Lastly, let’s take a glance at the enigma that is Shaka Smart’s Texas basketball program. After years of turning down offers from all over the country to stay at VCU, Smart made headlines when, in April of 2015, he decided he couldn’t say no to the Longhorns. After building a phenomenal VCU program that regularly punched above its weight and played a beloved brand of high-pressure, no-holds-barred basketball, expectations were sky high in Austin. Instead, Smart and Texas have struggled mightily. A 71-66 record, compared to 163-56 at VCU, is nothing short of shocking. Even stranger, Smart hasn’t been able to create anything like the style of play and identity he was so well-known for at VCU. It’s hard to say exactly what’s gone wrong, whether Smart lost faith in what got him here, or if he wanted to put more emphasis on recruiting top talent, but it feels like Shaka and Texas are stuck somewhere in between.
Everybody loves Shaka Smart, but even for a figure as well-respected as him, the time on the hot seat will come. That time, it seems, is now. Anything short of an NCAA tournament appearance, and perhaps even a run to the second weekend, could end his time at Texas. One hopes that this will motivate the Longhorns, but it’s hard to be too confident, as this has been a team that has often wilted in big moments, and at times seem far too satisfied with NIT appearances for a program that should be consistently winning games in the NCAA tournament. One hopes that last season’s NIT title can embolden this group to go further, but it’s very difficult to trust Texas these days.
The defense was strong last season, finishing 26th in KenPom ratings. Interestingly Smart hired former Michigan defensive specialist Luke Yaklich to further bolster play on that end of the floor.
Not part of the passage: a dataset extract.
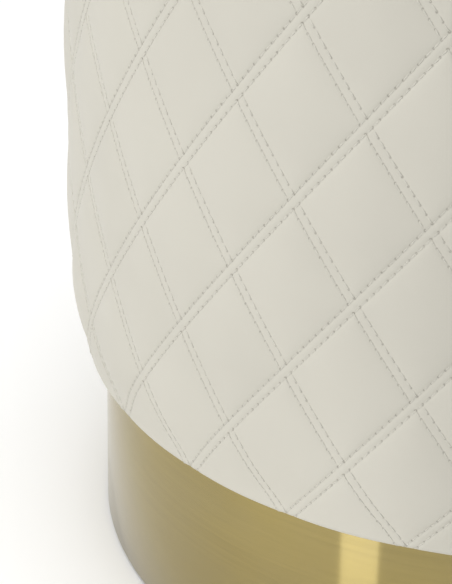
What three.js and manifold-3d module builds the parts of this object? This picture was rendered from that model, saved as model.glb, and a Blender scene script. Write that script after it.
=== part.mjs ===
// A round drum pouf: a quilted leather cover over a plywood and fibreboard drum, bolted to a
// recessed plinth that is wrapped in a brushed metal band. Millimetres, +Z up. The origin is on
// the floor at the centre of the pouf, and the band's closing seam is at the back, on +Y.
import * as THREE from "three";
import { mergeVertices } from "three/addons/utils/BufferGeometryUtils.js";
import Module from "manifold-3d";

const wasm = await Module();
wasm.setup();

// ---- Driving dimensions ----

// Overall
const rimHeight = 102; // floor to the underside of the drum
const sideHeight = 336.6; // underside of the drum to the middle of the piping
const crownRise = 21.4; // middle of the piping to the top of the seat
const drumRadius = 208; // outside of the quilted side
const plinthRecess = 18; // outside of the side to the outside of the metal band
const gap = 0.3; // between pieces that touch

// Quilted cover
const coverThickness = 3; // leather with the wadding quilted to it
const rimTuck = 8.7; // how far the side is pulled in at its lower edge
const tuckHeight = 73; // height at which the side reaches its full radius
const tuckPower = 2.6; // how quickly the pull fades with height
const returnGrip = 40; // leather turned in between drum and plinth, inwards from the band
const pipingRadius = 3;
const pipingInset = 1.5; // piping's middle to the outside of the side
const shoulderWidth = 26; // rounded edge of the seat, inwards
const crownLift = 5.1; // top of the rounded edge to the top of the seat
const seatFlatRadius = 60; // level middle of the seat

// Padding
const sideFoamThickness = 12;
const waddingThickness = 6;
const seatFoamThickness = 50; // at the middle of the seat

// Drum frame
const wallThickness = 3;
const drumBoardThickness = 15;
const seatBoardThickness = 15;
const ventRadius = 15; // air hole in the seat board
const postCount = 6;
const postWidth = 40; // along the wall
const postDepth = 25; // towards the middle
const postSetback = 4; // post's outer face to the edge of the boards

// Plinth
const bandThickness = 1;
const bandLift = 2.2; // floor to the band's lower edge
const bandSeam = 0.6; // butt gap between the band's ends
const hoopThickness = 4;
const plinthBoardThickness = 12;
const blockWidth = 45;
const blockDepth = 30;
const blockSetback = 5;
const dustCoverThickness = 0.5;
const dustCoverMargin = 4; // edge of the dust cover to the edge of its board
const accessRadius = 20; // holes in the lower board for a socket spanner
const timberEase = 2; // corners of the blocks and posts, eased
const screwPoint = 2; // tapered end of a wood screw

// Glides
const glideCount = 6;
const glideInset = 34; // edge of the lower board to a glide's middle
const glideRadius = 14;
const glideHeight = 5;
const glideChamfer = 1.6;
const glideRecess = 3.2; // depth of the pocket for the screw head
const glideScrewRadius = 2;
const glideHeadRadius = 4.5;
const glideHeadHeight = 1.7;
const glideScrewGrip = 9; // length of shank in the board

// Bolts that hold the drum on the plinth
const boltCount = 3;
const boltInset = 30; // turned-in leather to a bolt's middle
const boltRadius = 4;
const boltHeadRadius = 7.5; // across the corners
const boltHeadHeight = 5.3;
const boltTail = 4; // thread past the nut
const washerRadius = 11;
const washerThickness = 1.6;
const nutBarrelWall = 0.9;
const nutBarrelLength = 9;
const nutFlangeRadius = 11;
const nutFlangeThickness = 1.5;

// Screws in the band's two ends
const bandScrewRadius = 1.6;
const bandScrewHeadRadius = 3.3;
const bandScrewHeadHeight = 1.5;
const bandScrewHeadEase = 0.8;
const bandScrewLength = 17; // under the head
const bandScrewSpread = 9; // from the seam to each screw

// Facets around a circle
const roundSegments = 48;
const smallSegments = 12;
const shoulderSteps = 4;
const tuckSteps = 5;
const tuckSpacing = 1.6; // over 1 puts the steps closer together near the rim
const pipingSides = 8;
const boltHeadSides = 6;

// ---- Sizes that follow ----

// Plinth, from the floor up
const baseRadius = drumRadius - plinthRecess;
const dustCoverBottom = glideHeight + gap;
const lowerBoardBottom = dustCoverBottom + dustCoverThickness + gap;
const lowerBoardTop = lowerBoardBottom + plinthBoardThickness;
const plinthTop = rimHeight - gap;
const upperBoardBottom = plinthTop - plinthBoardThickness;
const bandInner = baseRadius - bandThickness;
const hoopOuter = bandInner - gap;
const hoopInner = hoopOuter - hoopThickness;
const plinthBoardRadius = hoopInner - gap;
const glideCircle = plinthBoardRadius - glideInset;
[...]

This has apparently been done with an eye to speeding up the Longhorns, creating turnovers and taking advantage of a transition offense that scored 1.11 ppp last year. In Yaklich’s three seasons at Michigan, the Wolverines ranked 8th, 57th, and 15th in turnovers created. That Smart has decided he needs help to create some of the havoc he wrought during his time at VCU is a little strange, but that hardly makes it unwise. Another set of expert eyes could do wonders, and may present problems for conference opponents who may not be prepared for the changes.
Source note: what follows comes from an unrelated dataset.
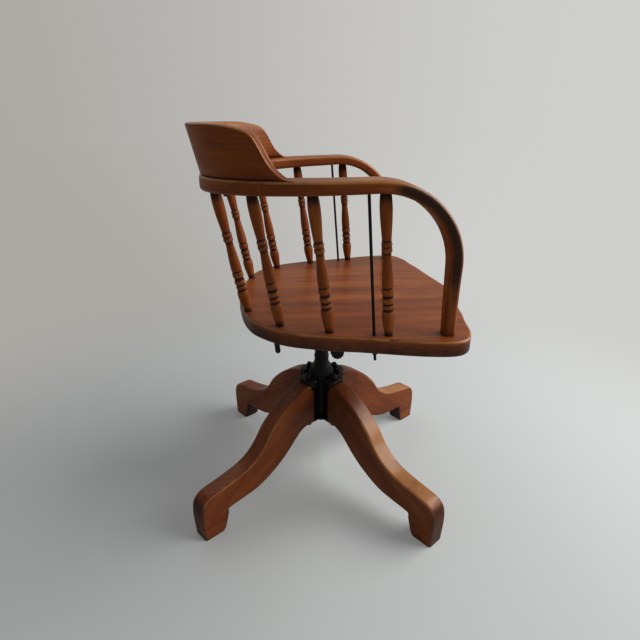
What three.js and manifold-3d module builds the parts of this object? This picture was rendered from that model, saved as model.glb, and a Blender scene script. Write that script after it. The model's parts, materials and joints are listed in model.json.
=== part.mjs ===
// A bankers swivel chair: a flat wooden seat with bent arms, turned spindles and a raised crest,
// on an iron tilt and screw mechanism over four sawn wooden legs.
// Millimetres, +Z up. The origin is on the floor under the swivel axis. The chair faces -Y,
// so the sitter's right is on the -X side.

import * as THREE from "three";
import { mergeVertices } from "three/addons/utils/BufferGeometryUtils.js";
import Module from "manifold-3d";

const wasm = await Module();
wasm.setup();

// Fits shared by all pieces
const fitGap = 0.3;
const cutOverrun = 5;
const weldDistance = 1e-4;
const fullTurn = Math.PI * 2;
const quarterTurn = Math.PI / 2;
const degree = Math.PI / 180;

// Seat board
const seatTop = 440;
const seatThickness = 28;
const seatHalfWidth = 269.5;
const seatFrontReach = 267;
const seatRearReach = 169;
const seatEdgeRadius = 7;
// Half outline from the middle of the back to the middle of the front:
// share of the half width, then share of the rear reach or, where negative, of the front reach.
const seatOutlineShares = [
  [0, 1], [0.156, 0.979], [0.319, 0.941], [0.445, 0.893], [0.553, 0.822], [0.631, 0.728],
  [0.705, 0.609], [0.75, 0.515], [0.787, 0.396], [0.816, 0.266], [0.85, 0.101], [0.872, -0.045],
  [0.894, -0.157], [0.928, -0.296], [0.954, -0.401], [0.976, -0.494], [0.994, -0.607], [1, -0.693],
  [0.987, -0.764], [0.95, -0.813], [0.891, -0.846], [0.809, -0.873], [0.683, -0.891], [0.557, -0.918],
  [0.427, -0.936], [0.289, -0.957], [0.13, -0.985], [0, -1],
];

// Arms, each bent from one piece that is also the front post
const armHeight = 241;
const postInset = 35;
const armPostX = seatHalfWidth - postInset;
const armPostY = -185;
const armBendRadius = 125;
const postThickness = 17.5;
const postWidth = 26;
const postWidthAtBend = 35;
const armWidth = 58;
const armThickness = 19;
const armCornerRadius = 6.5;
const postTenonWidth = 16;
const postTenonThickness = 10;
const postTenonDepth = 18;

// Rail behind the arms, which the spindles meet
const rearOverhang = 27.5;
const rearReach = seatRearReach + rearOverhang;
const rearRailWidth = 53;
const rearRailThickness = 27;
const rearRailDrop = 7.5;
const dropPowerShare = 1.2;
// Plan of the rail's middle line from the arm's bend to the middle of the back:
// share of the post's sideways place, then share of the rear reach.
const railPlanShares = [
  [0.987, -0.0865], [0.951, 0.188], [0.878, 0.4326], [0.776, 0.649], [0.64, 0.8244], [0.473, 0.939],
  [0.247, 0.985], [0, 1],
];
// Place of the butt joint between an arm and the back rail, as a share of the half rail's run
const armJointShare = 0.41;
const dowelRadius = 4;
const dowelLength = 28;

// Crest board on the rail
const crestThickness = 21;
const crestSetIn = 3;
const crestHeight = 72.5;
const crestLeanShare = 0.235;
const crestCornerRadius = 8;
const crestToe = 1.6;
// The left end of the crest runs this much further forward than the right one
const crestLeftForward = 6;
// Rising end of the crest: share of the rear reach at the outer face, then share of the full height
const crestEndShares = [
  [0.365, 0], [0.435, 0.03], [0.474, 0.14], [0.492, 0.26], [0.51, 0.43], [0.525, 0.615],
  [0.551, 0.755], [0.575, 0.82], [0.621, 0.87], [0.69, 0.915], [0.809, 0.965], [1.05, 1],
];
const crestScrewRadius = 2.5;
const crestScrewHeadRadius = 5;
const crestScrewHeadHeight = 3;
const crestScrewBite = 26;
const crestScrewShares = [0.6, 0.86];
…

Texas and Smart will be under the microscope this year, and accordingly, will be one of the most fascinating subplots of the college basketball season. If they are able to turn the ball over at a much higher clip, and get out and run, they could represent serious value playing as a team and on the over, particularly before opponents come to grips with the combined work of Smart and Yaklich.